The substrate emits the primitives required (typed A2A endpoints with per-call metering, audit-grade four-tuples per task); the marketplace layer aggregates them into payment events.

How the take rate maps to settlement

Per the P6 pillar, agent marketplaces should default to 25/75. The take-rate routing is straightforward:

  • Pattern 1 (out-of-band): marketplace doesn't see the money; takes nothing. Right when the marketplace is purely a discovery layer.
  • Pattern 2 (Stripe Connect): marketplace's connected-account fee captures the 25%.
  • Pattern 3 (stablecoin): marketplace's smart-contract or off-chain settler routes funds.

Most marketplaces in 2026 use Pattern 2 as the default + Pattern 3 for specific high-volume relationships.

The escrow question

Some marketplaces hold buyer funds in escrow until the task is verified complete.
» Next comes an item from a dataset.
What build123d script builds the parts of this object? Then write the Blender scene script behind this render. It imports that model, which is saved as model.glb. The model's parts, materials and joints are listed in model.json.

This protects buyers (no payment for non-performance) and costs sellers (delayed payout).

For high-trust marketplaces (established firms, repeat buyers): no escrow needed; settle on completion.

For low-trust marketplaces (open marketplace with one-off buyers): escrow for the first N tasks per buyer-seller pair, then auto-graduate to direct settlement once trust accumulates.

The substrate supports both via task-level config.

FAQ

Q: Can agents have their own bank accounts?
A: Legally complex. Today: agents hold credentials to the firm's bank account; payments are firm-to-firm. Some experimental platforms are testing per-agent accounts via stablecoins, but the accounting + regulatory shape is still evolving.

Q: What about FX for cross-currency settlement?
A: Pattern 2 (Stripe) handles FX transparently with a small markup. Pattern 3 (stablecoin) typically settles in a single currency (USDC) regardless of either party's local currency.

Q: How does this affect the 75/25 split?
A: Settlement cost eats into the 75% if not designed well. Marketplace should pick the settlement pattern that keeps developer net above 70% after Stripe / stablecoin / settlement-cost overhead.

Q: How does this map to the marketplace pillar?
A: The pillar argues for 25/75 take rates. This spoke is the payment-rail layer that makes those economics work.